Additionally, the laboratory pressure test was conducted under short-term and controlled conditions, which do not fully replicate the deep-sea environment. Factors such as prolonged exposure to high pressure, thermal gradients, and material aging may induce optical axis drift, mechanical creep, or performance degradation over time. To address these limitations, future efforts will involve extended-duration pressure testing and model refinement incorporating pressure-dependent mechanical and optical parameters. Material selection will focus on low-creep adhesives, thermally stable optical glasses, and high-strength housing materials such as titanium alloys. Mounting structures will be further optimized to minimize internal stress and ensure long-term alignment stability.

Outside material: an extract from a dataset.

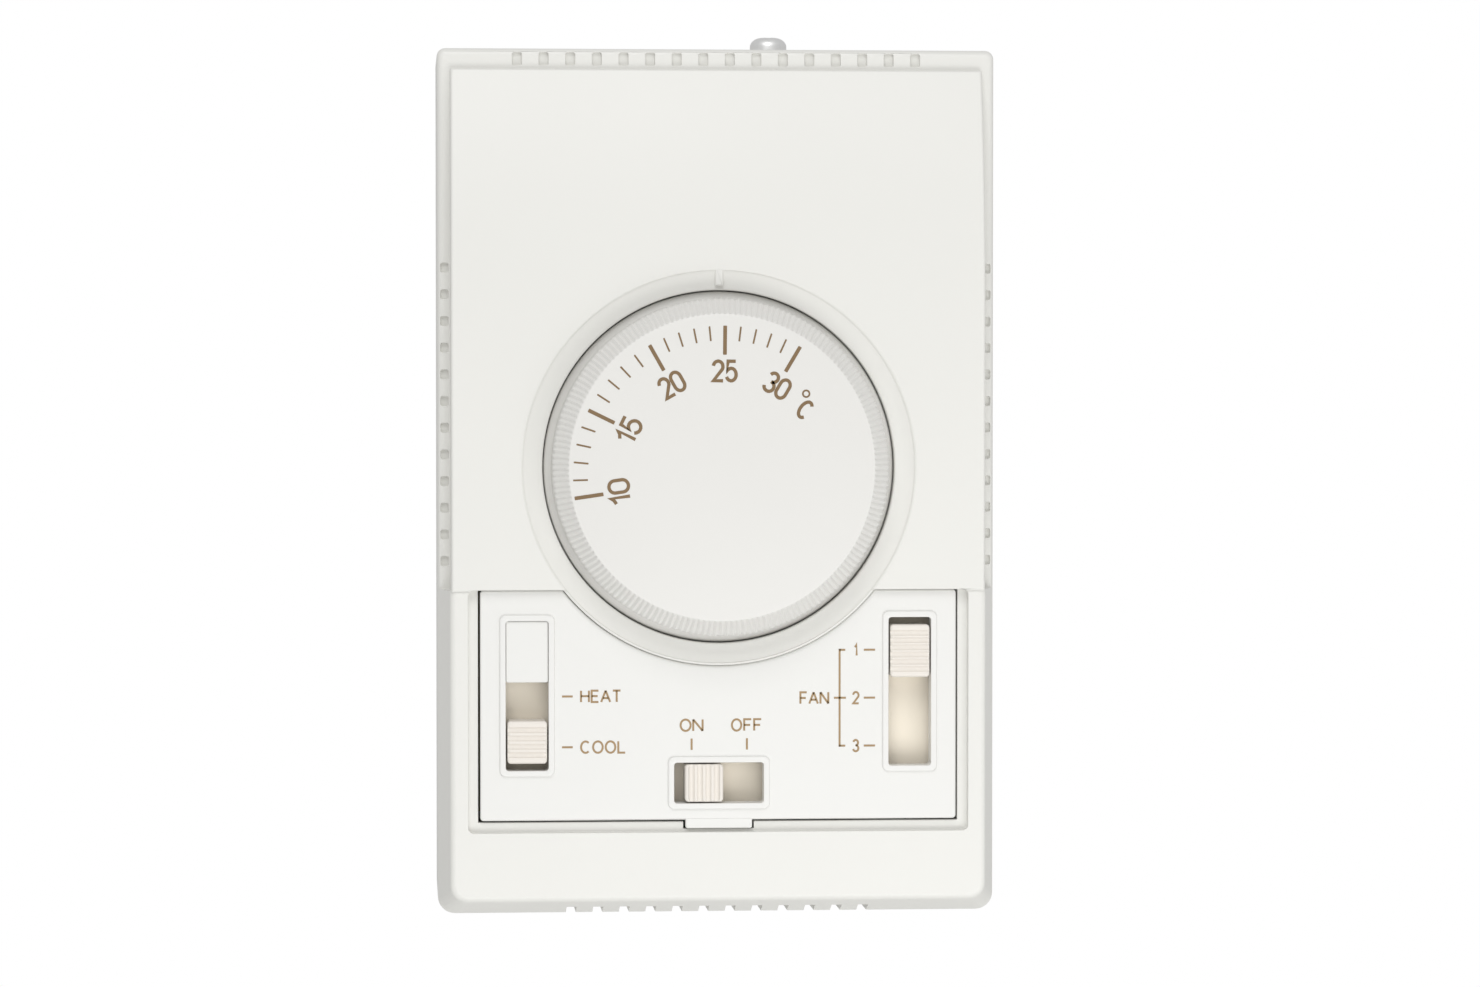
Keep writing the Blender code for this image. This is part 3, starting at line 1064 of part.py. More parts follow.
def jumper_wires():
    """From each snap switch tab over the top, down the left side and on to the board."""
    tab_end = SNAP_Z1 - 2.3 * MM + TAB_TERMINAL_L + GAP
    rows = ((1.9 * MM, 0.0, 4.5), (3.9 * MM, 0.0, 7.5), (2.9 * MM, 3.0 * MM, 10.5))
    for i, (x, (lift, forward, column)) in enumerate(zip(terminal_x(), rows), 1):
        side = -(BRIDGE_HALF_W + column * MM)
        depth = BELLOWS_DEPTH + forward
        top = tab_end + lift
        foot = BOARD_Z1
        turn = 2.5 * MM
        points = [(x, BELLOWS_DEPTH, tab_end), (x, BELLOWS_DEPTH + forward / 3, tab_end + lift * 0.6),
                  (x - turn, depth, top), (0, depth, top), (side + turn, depth, top),
                  (side, depth, top - turn), (side, depth, DIAL_Z + 20 * MM),
                  (side, depth, DIAL_Z), (side, depth, foot + 4 * MM),
                  (side, BOARD_FRONT + 3.0 * MM, foot + 0.6 * MM),
                  (side, BOARD_FRONT + 3.2 * MM, foot - 1.5 * MM),
                  (side, BOARD_FRONT + 1.8 * MM, foot - 3 * MM)]
        end = (side, BOARD_FRONT + GAP, foot - 3 * MM)
        wire = tube(f"jumper_wire_{i}", smooth_route(points) + [end], WIRE_R)
        finish(wire, material("wire_insulation", WIRE_RED, 0.45))


def bridge_screws():
    x = BRIDGE_HALF_W + BRIDGE_FOOT_L / 2
    for i, sign in enumerate((-1, 1), 1):
        slot_screw(f"bracket_screw_{i}", sign * x, DIAL_Z, BRIDGE_FOOT_DEPTH + SHEET_T, 6 * MM)


clear_scene()
PIECES = make_collection("wall_thermostat")
CUTTERS = make_collection("cutters")
WORKSHOP = make_collection("workshop")

front_cover()
rear_base_plate()
cover_screw()
cover_nut()
control_panel()
blanking_insert()
dial_knob()
cam_spindle()
spindle_bush()
spindle_clip()
mechanism_bracket()
bridge_screws()
cam_lever()
lever_pin()
lever_spring()
bellows()
snap_switch()
circuit_board()
board_parts()
for name, window, way, knob_l, travel, rest in slide_sets():
    slide_switch(name, way, travel, rest)
    slider(name, window, way, travel, rest)
    slide_knob(name, window, way, knob_l, rest)
terminal_block()
jumper_wires()
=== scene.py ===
"""Wall thermostat: the seen surfaces of every piece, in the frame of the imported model.

World frame: +X right as seen from the front, +Z up, the wall is the plane y = 0 and the front
faces -Y. A "depth" is the distance out from the wall, so it becomes y = -depth.
"""

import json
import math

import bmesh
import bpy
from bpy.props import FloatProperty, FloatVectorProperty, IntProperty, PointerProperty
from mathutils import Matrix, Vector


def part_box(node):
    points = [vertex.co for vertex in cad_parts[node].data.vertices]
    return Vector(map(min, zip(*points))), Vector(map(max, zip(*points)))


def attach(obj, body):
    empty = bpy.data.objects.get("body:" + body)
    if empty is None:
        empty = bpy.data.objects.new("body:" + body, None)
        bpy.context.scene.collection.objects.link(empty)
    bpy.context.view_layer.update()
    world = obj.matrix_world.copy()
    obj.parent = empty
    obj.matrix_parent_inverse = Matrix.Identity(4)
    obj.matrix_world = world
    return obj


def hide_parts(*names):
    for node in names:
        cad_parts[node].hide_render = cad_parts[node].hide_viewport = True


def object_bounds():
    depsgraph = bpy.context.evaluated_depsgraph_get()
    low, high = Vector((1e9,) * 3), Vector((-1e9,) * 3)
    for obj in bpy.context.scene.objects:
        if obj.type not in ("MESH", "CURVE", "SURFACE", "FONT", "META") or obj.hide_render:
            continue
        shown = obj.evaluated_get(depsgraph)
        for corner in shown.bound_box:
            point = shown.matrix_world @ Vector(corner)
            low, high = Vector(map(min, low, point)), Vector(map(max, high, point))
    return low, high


bl_info = {
    "name": "Wall Thermostat",
    "version": (1, 0, 0),
    "blender": (4, 5, 0),
    "location": "3D View > Sidebar > Thermostat",
    "description": "Builds the pieces of a fan-coil wall thermostat one by one",
    "category": "Add Mesh",
}

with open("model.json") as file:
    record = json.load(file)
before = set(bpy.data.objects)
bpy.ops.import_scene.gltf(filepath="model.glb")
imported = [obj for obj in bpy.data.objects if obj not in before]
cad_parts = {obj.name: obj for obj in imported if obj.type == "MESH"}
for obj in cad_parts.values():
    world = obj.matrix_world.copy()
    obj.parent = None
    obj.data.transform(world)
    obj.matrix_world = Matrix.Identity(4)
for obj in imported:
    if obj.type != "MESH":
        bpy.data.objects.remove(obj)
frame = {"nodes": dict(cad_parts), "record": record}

MM = 0.001
CAD_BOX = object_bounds()
COVER_LOW, COVER_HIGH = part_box("front_cover")
DIAL_LOW, DIAL_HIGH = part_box("dial_knob")
PANEL_LOW, PANEL_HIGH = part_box("control_panel")
SCREW_LOW, SCREW_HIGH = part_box("cover_screw")

HALF_W = (COVER_HIGH.x - COVER_LOW.x) / 2
HALF_H = (COVER_HIGH.z - COVER_LOW.z) / 2
DIAL_X = (DIAL_LOW.x + DIAL_HIGH.x) / 2
DIAL_Z = (DIAL_LOW.z + DIAL_HIGH.z) / 2
DIAL_FRONT = -DIAL_LOW.y
PLATE_FRONT = -COVER_LOW.y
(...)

Conventional deep-sea imaging platforms are generally constrained to depths shallower than 6000 m and rely on narrow-angle optics (<60°) without polarization discrimination. These systems typically incorporate rigid, air-filled housings or simplified structural designs, which render them vulnerable to mechanical failure or deformation under long-term exposure to high pressure. Consequently, their application is often restricted to short-term, intensity-based imaging missions, with limited adaptability to complex underwater environments. A comparative analysis with recent representative designs further illustrates these limitations. The DEEPi system, though compact and cost-effective, is limited in its operational depth [
26]. Maka Niu offers modularity and field deployment flexibility but lacks wide-field or polarization capability [
27]. The liquid-filled PresTo has improved pressure tolerance, yet its optical precision and structural durability remain constrained by its fabrication complexity and material choice [
28]. The present system advances beyond these constraints by integrating an oil-immersion architecture that maintains pressure equilibrium and minimizes internal stress. It supports full-polarization imaging across an 80° field of view and is rated for operation at depths up to 10,000 m. The use of thermally stable fused silica optics, titanium-alloy housing, and mechanically decoupled mounting structures ensures both optical fidelity and structural robustness over extended deployment periods. These features collectively position the system as a viable solution for long-duration, high-performance imaging in extreme deep-sea conditions.